There is no housing bubble
April 2006
A paper entitled Bubble, Bubble, Where's the Housing Bubble? claims there is no housing bubble in 9 of 10 Urban Markets. Additionally the reports authors claimed that not only are fears of a bursting housing bubble overblown, but that homes remain undervalued in many markets.
Professors of economics, Gary Smith and Margaret H. Smith, say they used a new methodology to gauge the existence of a housing bubble which compared the cash flow generated by owning a home to the cost of renting a comparable house. They found bubble conditions in only one of the 10 metropolitan U.S. housing markets evaluated.
The methodology evaluates housing as a long-term investment, similar to stocks and bonds. In each market studied they matched similar homes, comparing the cost of buying versus renting, using Multiple Listing Service data from summer 2005. They projected homeowners' net savings on rent over time, discounted by a required after-tax rate of return of 6 percent, because the money sunk into the home purchase could presumable be invested elsewhere, for example, in stocks and bonds. Their analysis factored in expenses such as one-time closing costs, taxes, maintenance and insurance. Also factored in were tax benefits from ownership and the assumption that rents will rise over time, while payments on a fixed-rate mortgage will not.

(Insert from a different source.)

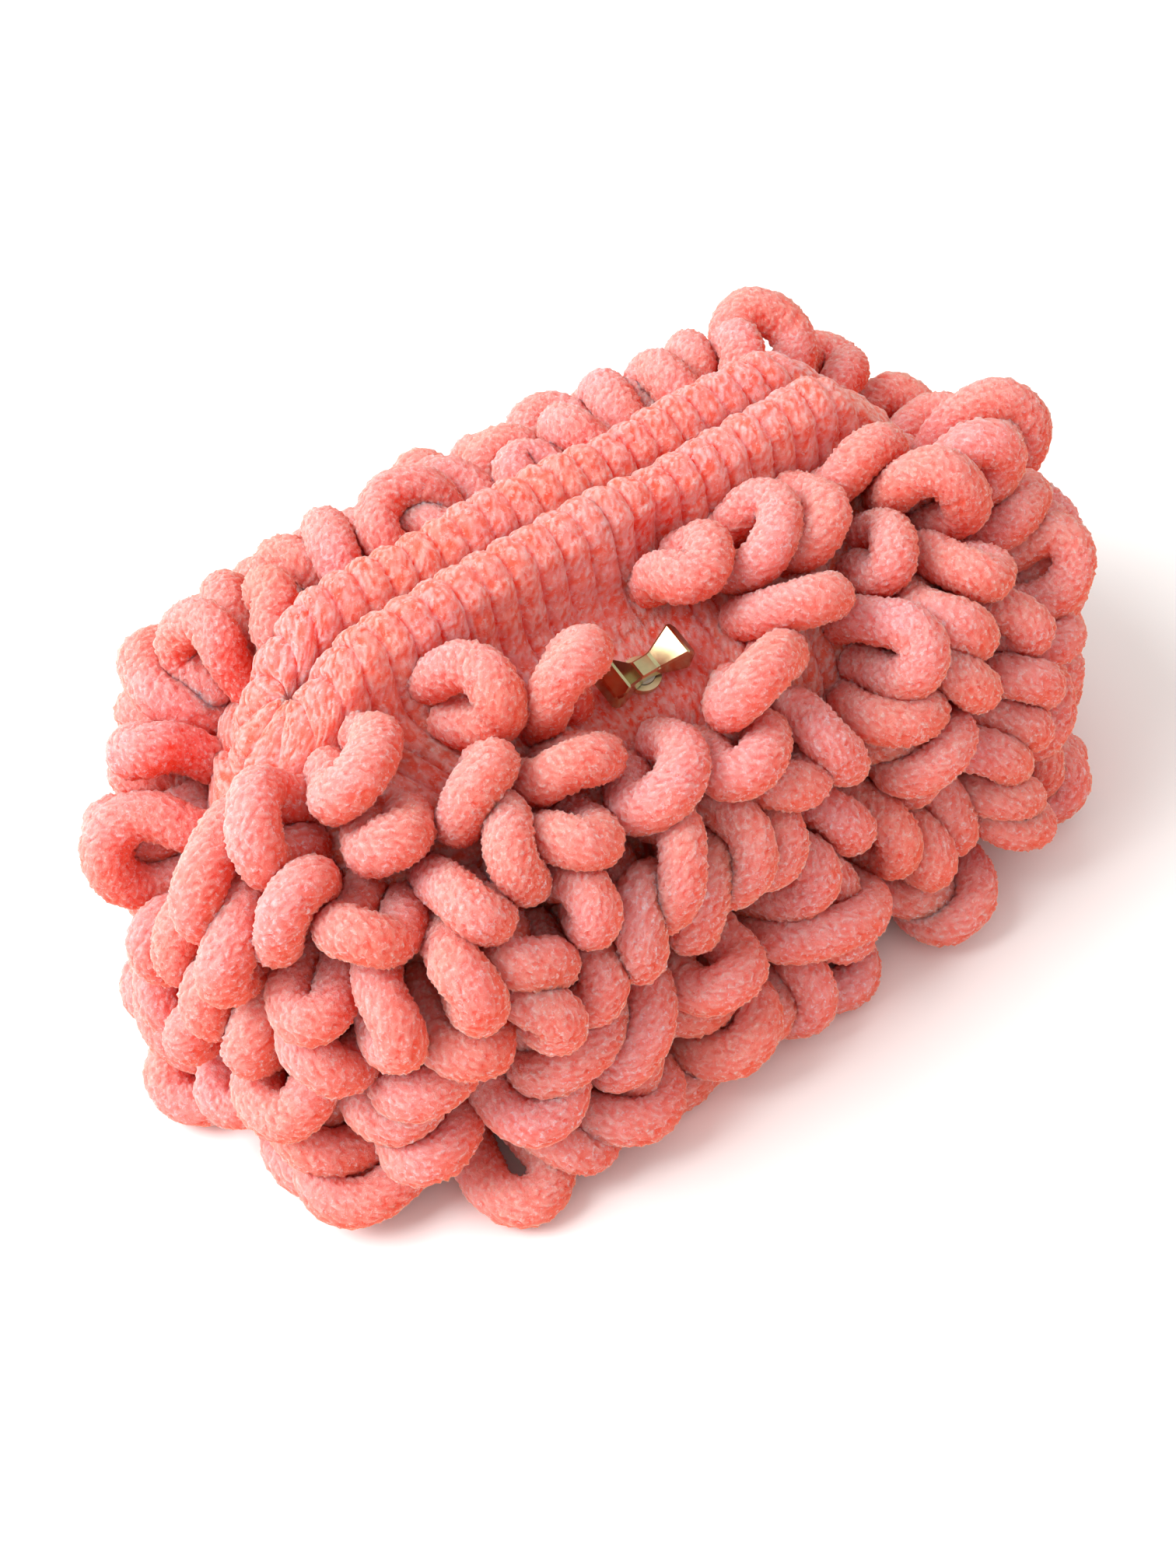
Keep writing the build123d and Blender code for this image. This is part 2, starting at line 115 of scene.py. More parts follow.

The analysis assumes a 20 percent down payment, with a 30-year mortgage at a 5.7 percent fixed rate. Under their model, in many cases, the home purchase initially generates negative cash flow, as the expenses of owning exceed the rental value and tax benefits. But over time cash flow becomes positive. And in some of the more dramatically undervalued markets, such as Indianapolis, owning a home generated an immediate positive cash flow.

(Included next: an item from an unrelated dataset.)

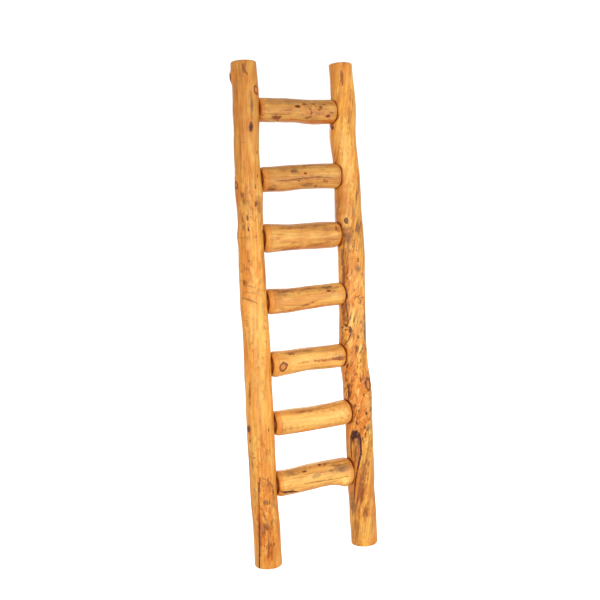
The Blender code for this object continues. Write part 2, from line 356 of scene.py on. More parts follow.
def buildRail(look, seats):
    sections = railSections(look["node"], look["side"])
    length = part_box(look["node"])[1].z
    low = railEnds["foot"] - reading["margin"]
    high = length - railEnds["top"] + reading["margin"]
    whole = sections[(sections[:, 0] > low) & (sections[:, 0] < high)]
    mesh = meshFrom(logGrid(look["around"], look["along"], 12, ()), look["node"] + "_log")
    unit = readPoints(mesh)
    share = np.hypot(unit[:, 0], unit[:, 1])
    angle = np.arctan2(unit[:, 0], -unit[:, 1])
    rows = spacing(length, look["along"], railEnds["top"])
    along = rows[np.rint(unit[:, 2] * look["along"]).astype(int)]
    centreX, centreY, radius = sectionsAt(whole, along)
    lift = markLog(mesh, look, along, angle, radius)
    for name, fromEnd in (("foot", along), ("top", length - along)):
        inside = np.clip(1 - fromEnd / railEnds[name], 0, 1)
        lift -= railEnds[name] * (1 - np.sqrt(1 - inside**2)) * railEnds["depth"]
    reach = (radius + lift) * share
    points = np.column_stack([
        centreX + reach * np.sin(angle), centreY - reach * np.cos(angle), along,
    ])
    # the top is crowned, and the foot is hollow
    points[:, 2] += railEnds["crown"] * (1 - share)
    # painted contact shade and a dark stain round each seat, where a rung meets the rail
    shadeAndStain = np.zeros(len(points))
    for seatX, seatY, seatZ, seatRadius in seats:
        inward = (points[:, 0] - seatX) * -look["side"]
        away = np.hypot(points[:, 1] - seatY, points[:, 2] - seatZ) - seatRadius
        depth = inward - joint["seatSlope"] * np.clip(away, 0, None)
        cut = depth > 0
        points[cut, 0] += (look["side"] * depth)[cut]
        gap = np.hypot(np.clip(away, 0, None), np.clip(-inward, 0, None))
        shadeAndStain = np.maximum(shadeAndStain, 1 - smoothStep(*joint["seatShadeAndStain"], gap))
    writeField(mesh, "seat", shadeAndStain)
    writeField(mesh, "pith", share * radius)
    writePoints(mesh, points)
    return mesh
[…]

The Smiths' concluded that buying a home generally remains an attractive long-term investment - even if buyers are conservative in their assumptions about how much home prices will rise in the future. "Most of the country is certainly not in a bubble if you define a bubble as prices far above fundamentals," said Gary Smith, who is the Fletcher Jones Professor of Economics at Pomona College. "The average person in the U.S. is still better off buying than renting."

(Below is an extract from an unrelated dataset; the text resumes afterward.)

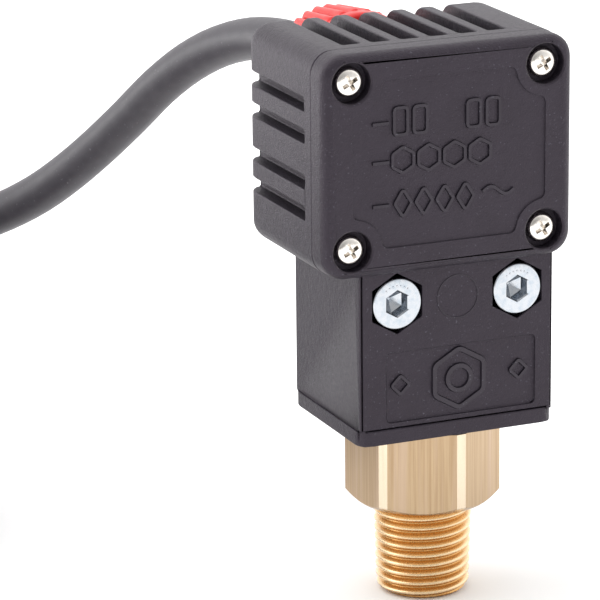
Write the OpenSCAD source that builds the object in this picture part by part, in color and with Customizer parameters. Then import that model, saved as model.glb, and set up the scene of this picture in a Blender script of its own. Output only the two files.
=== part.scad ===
// Piston pressure switch for a high-pressure pump: a brass inlet fitting with a taper thread carries
// a moulded head with a snap-action switch, a screwed cover and a cable gland.
// +Z points up, away from the thread, -Y is the cover side and +Y the gland side.
// The origin is on the thread axis, in the plane of the thread's tip. Sizes are in millimetres.

/* [Inlet fitting] */
// Thread diameter at the gauge plane
thread_d = 13.16; // [12.8:0.01:13.4]
// Thread pitch
thread_pitch = 1.337; // [1.2:0.001:1.4]
// Length from the thread's tip to the underside of the hexagon
thread_len = 13.2; // [12.5:0.1:13.5]
// Width across the flats of the hexagon
hex_af = 19; // [18.6:0.1:20]
// Diameter to which the hexagon's corners are turned
hex_turned_d = 21.2; // [20.6:0.1:21.8]
// Diameter of the barrel inside the head
barrel_d = 17; // [16.8:0.1:17]
// Diameter of the inlet port
port_d = 5; // [3:0.1:6]

/* [Block] */
// Width of the block that clamps the fitting
block_w = 28.3; // [28:0.1:30]
// Distance from the thread axis to the front of the block
block_front = 11.2; // [11:0.1:11.6]
// Distance from the thread axis to the rear of the block
block_rear = 10.8; // [10.8:0.1:12]
// Height of the block's underside above the thread's tip
block_z = 25.1; // [25.1:0.1:25.6]
// Distance of each clamp screw from the thread axis
clamp_x = 8.8; // [8.8:0.05:9]
// Height of the clamp screws above the thread's tip
clamp_z = 44.4; // [44.3:0.1:44.6]

/* [Box] */
// Width of the box
box_w = 36; // [36:0.5:40]
// Height of the box
box_h = 30; // [30:0.5:32]
// Distance from the thread axis to the front of the cover
box_front = 13.4; // [13.2:0.1:14]
// Distance from the thread axis to the rear wall
box_rear = 13.1; // [13:0.1:14]
// Thickness of the cover
cover_t = 4; // [3.8:0.1:4.2]
// Height of the box's underside above the thread's tip
box_z = 49; // [48.9:0.1:49.2]
// Width of the grooves in the sides
groove_w = 1.9; // [1.7:0.1:2.3]
// Width of the slots in the top
slot_w = 2.6; // [2:0.1:2.8]

/* [Mechanism] */
// Diameter of the piston
piston_d = 4; // [3.6:0.1:4]
// Travel of the piston from rest to its stop
travel = 0.9; // [0.5:0.1:1.2]
// Wire diameter of the setting spring
spring_wire = 1.4; // [1.2:0.1:1.4]
// Number of working turns of the setting spring
spring_turns = 5.5; // [4:0.5:6]

/* [Gland and cable] */
// Height of the gland's axis above the thread's tip
gland_z = 69.5; // [69:0.1:69.6]
// Outside diameter of the cable
cable_d = 6.2; // [5.8:0.1:6.2]
// Number of turns in the coil of spare cable
coil_turns = 4.28; // [3.28:1:5.28]
// Radius of the coil at the middle of its turns
coil_r = 32; // [31:1:37]

/* [Hidden] */
$fn = 64;
eps = 0.01;
cut = 20;

// Heights and radii inside the fitting
thread_depth = 0.64 * thread_pitch;
crest_r = thread_d / 2;
root_r = crest_r - thread_depth;
hex_top = block_z - 0.1;
barrel_top = 48;
barrel_r = barrel_d / 2;
clamp_groove_r = clamp_x - 2.05;
seal_z = 29.2;
pocket_z = 17;
bush_z = 20.4;
bush_top = 26.8;
chamber_z = 27;
chamber_r = 5.5;
piston_r = piston_d / 2;
slide_gap = 0.05;
seat_z = 28.6;
spring_z = 30;
adjuster_z = 42;
spring_r = 4.45;
stop_z = 31.2 + travel + 0.05;
pin_r = 1.5;

// The box, its cavity and its screws
box_x = -2.2;
box_cz = box_z + box_h / 2;
box_top = box_z + box_h;
seam_y = -box_front + cover_t;
cavity_half = 14.3;
cavity_rear = 10.6;
cavity_z0 = 52;
cavity_z1 = 76;
screw_dx = 13.9;
screw_dz = 11.2;
post_r = 2.8;
groove_depth = 1.5;
slot_depth = 2;
groove_start = seam_y + 2.2;
groove_dz = [-7.05, -2.85, 3.3, 7.6];
slot_pitch = 4.2;
slot_dx = -0.65;

// The switch inside the box
case_lo = [box_x - 13.9, -5.15, 56.4];
case_hi = [box_x + 13.9, 5.15, 72.3];
case_floor = 57.6;
case_roof = 71;
room_x0 = -11.3;
room_x1 = 6.1;
lid_t = 1;
hole_a = [-13.7, 59.2];
hole_b = [8.5, 69.5];
lug_top = 75.6;
lug_w = 4;
blade_z = 60.7;
blade_t = 0.3;
pivot = [-9, 61.4];
rivet_x = 3.8;

// The front plate and the clamp screws
plate_y = -4;
plate_z0 = block_z + 2.2;
plate_z1 = box_z - 0.2;
plate_half = block_w / 2 - 0.35;
m4_head_h = 4;
m4_seat = -block_front + m4_head_h - 0.1;
nut_y = 6.5;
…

Of the regions studied only San Mateo County in the San Francisco Bay area were homes considered overvalued, in this case by a whopping 54 percent. Elsewhere in California their model suggested that Orange County home prices prices were about right, while homes in Los Angeles and San Bernardino counties were still somewhat undervalued by11 percent and 20 percent, respectively. Outside California, homes also were undervalued in Boston (12 percent under) and Chicago (17 percent under). Under valuation was dramatic in Dallas (40 percent), Atlanta (53 percent), Indianapolis (65 percent) and pre-Hurricane Katrina New Orleans (46 percent).
The professors dismiss talk of a housing bubble questioning the assumption that home prices have exceeded their fundamental value. "Perhaps housing prices were too low in the past and recent prices have brought market prices more in line with fundamental". They claim that existing methods, using indirect measures or values predicted by regression models, cannot show if housing prices are justified by the anticipated cash flow. They feel their model, using unique rent and price data for matched single-family homes, is a more accurate measure of fundamental home values.
"Housing bubble discussions generally rely on indirect barometers such as rapidly increasing prices, unrealistic expectations of future price increases, and rising ratios of housing price indexes to household income indexes. These indirect measures cannot answer the key question of whether housing prices are justified by the anticipated cash flow."
Their approach is based in large part on rejecting the notion that a defining characteristic of a housing bubble is that housing is viewed as an investment. "To the contrary, we believe that the correct way to gauge a bubble is to view housing as an investment". They see a bubble when the market price of real estate rises far above the present value of the anticipated cash flow.
Gary Smith says their model also can be adapted to calculate the likelihood of housing being a good investment under different scenarios, such as an adjustable rate mortgage instead of a fixed. However, the Smiths' model assumes buyers will hold on to the house for the long haul, not selling in a couple of years.
He advises against trying to predict which direction home prices are headed, telling the cautionary tale of a Claremont, Calif., professor who in 2003 decided against buying because he had read in the newspaper that home prices were 20 percent too high. It turns out home prices rose dramatically in the area. Prices instead continued to rise dramatically. "You've got to run your own numbers," Smith said.
They conclude that a "house is fundamentally a sound investment if bought for keeps with no assumptions about future house prices or with conservative assumptions about future housing prices".